En bon samaritain de l’art, l’homme-orchestre forme de jeunes talents tels que Cheb Anouar, Cheb Djalal, Noudjoum Es-Saf et beaucoup d’autres qui faisaient par ailleurs sa fierté. «Dans les années 80, lorsque j’étais professeur de musique à l’ITE Ibn Tofaïl, j’organisais pour mes stagiaires des sorties sur le terrain, en l’occurrence au studio de Rachid. En plus de sa disponibilité, il ne manquait pas à chaque visite de nous offrir une collation ainsi que des cadeaux symboliques portant le logo du studio ; c’était un type très généreux», nous confiera Cheïkh Hami Benosmane, musicien.

On se rappelle, lors d’une soirée de mariage chez les Baba Ahmed à Bel Horizon (Les Cerisiers), le groupe «iconoclaste» de Rachid fit «fusion» avec l’orchestre de variétés de Hami Benosmane. Une soirée qui coïncida avec une date «mémorable», celle du 5 octobre 1988, dont les échos parvenaient par bribes aux convives présents. Parmi ses œuvres, Mexico, une chanson à la gloire de l’équipe nationale de football, sortie au lendemain de la victoire des Verts en Tunisie lors du match aller du dernier tour qualificatif pour le mondial de 1986. Passionné par l’image, Rachid acheta une petite caméra vidéo (camescope) et quelques effets pour réaliser le premier clip vidéo, son baptême du feu, pardon de lumière, avec Saïm El Hadj de la RTA, un clip mettant en «scène» Anouar, qu’il envoya à la chaîne de Télévision algérienne. Insatisfait du résultat obtenu, il achète de France un matériel plus performant composé d’une caméra B.V 4 avec magnétoscope portable.

Le résultat était meilleur sur le plan de la prise de vue et du son, le montage se faisait à la station régionale d’Oran. Fatigué par le va et vient entre Tlemcen et Oran, Rachid décide de son autonomie en achetant une caméra professionnelle Betta (AM avec cellule complète de montage).
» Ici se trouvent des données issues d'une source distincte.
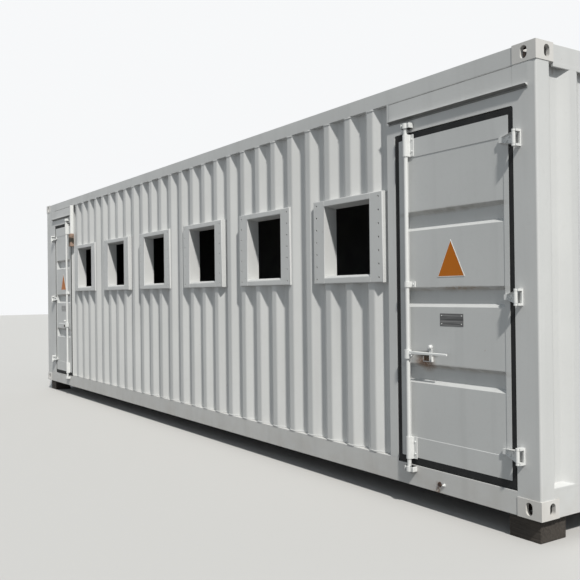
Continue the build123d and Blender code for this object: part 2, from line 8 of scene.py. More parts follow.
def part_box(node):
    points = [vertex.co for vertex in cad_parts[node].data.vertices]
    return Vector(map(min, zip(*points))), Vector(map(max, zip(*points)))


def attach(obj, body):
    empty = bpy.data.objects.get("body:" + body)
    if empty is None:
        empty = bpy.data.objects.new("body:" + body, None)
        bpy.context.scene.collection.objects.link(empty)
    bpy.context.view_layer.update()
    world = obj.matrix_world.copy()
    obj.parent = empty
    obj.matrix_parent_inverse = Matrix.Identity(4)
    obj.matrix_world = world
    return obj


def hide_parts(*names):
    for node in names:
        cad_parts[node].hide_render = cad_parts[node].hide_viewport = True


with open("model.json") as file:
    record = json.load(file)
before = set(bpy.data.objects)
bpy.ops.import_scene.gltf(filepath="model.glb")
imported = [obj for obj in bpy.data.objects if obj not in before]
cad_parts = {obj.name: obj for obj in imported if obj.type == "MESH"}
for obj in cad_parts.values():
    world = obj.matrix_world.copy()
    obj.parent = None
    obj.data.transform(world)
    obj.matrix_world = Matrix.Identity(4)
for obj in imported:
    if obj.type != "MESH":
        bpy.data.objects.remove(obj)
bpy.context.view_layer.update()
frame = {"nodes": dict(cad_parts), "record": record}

# Camera
# It stands where the photograph was taken, beside the near door at eye
# height, and looks along the long wall towards its far corner.
frame_width_px = 580.0
focal_length_px = 771.419
camera_place = (8.02341, -4.97868, 1.53191)
camera_heading = radians(56.3544)
camera_tilt = radians(90.2901)
camera_roll = radians(-0.6758)
camera_data = bpy.data.cameras.new("camera")
camera_data.sensor_width = 36.0
camera_data.sensor_fit = "HORIZONTAL"
camera_data.lens = focal_length_px / frame_width_px * camera_data.sensor_width
camera_data.clip_end = 300.0
camera = bpy.data.objects.new("camera", camera_data)
camera.matrix_world = (
    Matrix.Translation(camera_place)
    @ Matrix.Rotation(camera_heading, 4, "Z")
    @ Matrix.Rotation(camera_tilt, 4, "X")
    @ Matrix.Rotation(camera_roll, 4, "Z")
)
bpy.context.scene.collection.objects.link(camera)
bpy.context.scene.camera = camera
bpy.context.scene.view_settings.view_transform = "Standard"

# Studio
# One soft sun stands high beyond the near end, so that the end wall is bright
# and the long wall is grazed, with an even sky and a pale floor.
sun_data = bpy.data.lights.new("sun", "SUN")
sun_data.energy = 3.65
sun_data.angle = radians(2.5)
sun_data.color = (1.0, 0.982, 0.932)
sun_ray = Vector((-3.0, 1.0, -3.4))
sun = bpy.data.objects.new("sun", sun_data)
sun.rotation_euler = sun_ray.to_track_quat("-Z", "Y").to_euler()
bpy.context.scene.collection.objects.link(sun)


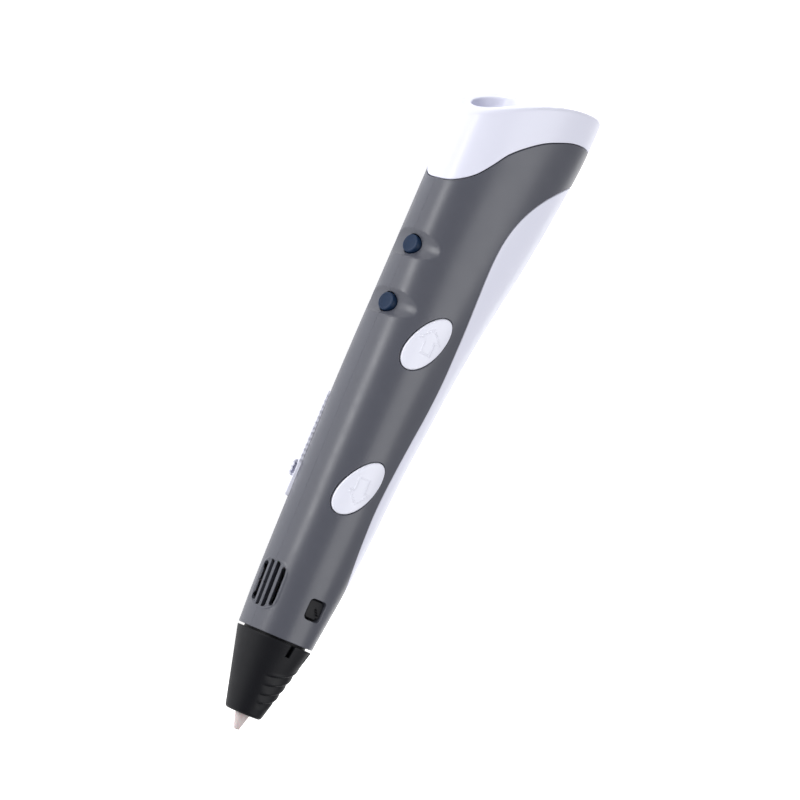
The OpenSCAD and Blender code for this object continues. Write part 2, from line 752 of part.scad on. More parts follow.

A partir de ce moment-là, il se libère ; il réalise plusieurs clips portant le label «V.C.T» diffusés sur les chaînes des télévisions nationale et internationale. La «boîte» de Rachid et Fethi sera très sollicitée pour ses équipements techniques lors de l’organisation de grands évènements culturels, Riadh El Feth, la Coupole d’Alger, le Théâtre de verdure d’Oran, entre autres, bénéficieront du matériel nec plus ultra haute-fidélité, manipulé de main de maître par Rachid qui avait plusieurs cordes à son arc. En effet, il signera la musique de la fameuse pièce du défunt Alloula, «El-Adjouad».

Il décrochera même le prix de la meilleure musique au 19e Festival du théâtre professionnel d’Alger. Dans les années 80, Rachid signera une scénographie d’un spectacle «historique» dédié à la légendaire mangana du Mechouar (automate d’Ibn El Feham) au niveau de la Maison de la culture, à l’initiative de Si Mohammed Baghli, ingénieur, chercheur en legs universels. Il investira ensuite le domaine de la production audiovisuelle en proposant une série d’émissions clips et de distraction, intitulée «Wach raïkoum, qui sera bien suivie. Sa compétence reconnue et sa réputation établie, Rachid obtint l’autorisation d’installer une radio privée à Tlemcen, croit-on savoir, mais le destin a voulu que le maestro, digne fils de Tlemcen, soit froidement assassiné lors d’une veillée de Ramadhan, un mois de clémence et de repentance.

Froidement assassiné

Fidèle à la mémoire de son père, son fils Ilias n’a pas abandonné le legs de Kiffane, en l’occurrence le studio «Rachid et Fethi» parallèlement à la caméra, outre qu’il possède un compte Youtube «Zianide TV» dédié aux archives artistiques (vidéos, interviews) de Rachid. Par ailleurs, Ilias est bijoutier, à l’instar de son père et son grand-père. Il faut savoir que le centre communal de Bab El Khemis (Tlemcen) fut baptisé au nom de Rachid Baba Ahmed en avril 1997.

A la faveur de cet hommage, une association dénommée «Ahbab Rachid Baba Ahmed» y avait élu domicile. Mais la reconversion de l’établissement culturel en Centre international de presse (CIP) à l’occasion de la manifestation panislamique de 2011 causa des dégâts collatéraux à la «mémoire» de Rachid Baba Ahmed avec la disparition de son nom des lieux ainsi que le gel de ladite association qui perdra son local «au profit» de l’Association musicale Cheïkh Mohammed Bouali.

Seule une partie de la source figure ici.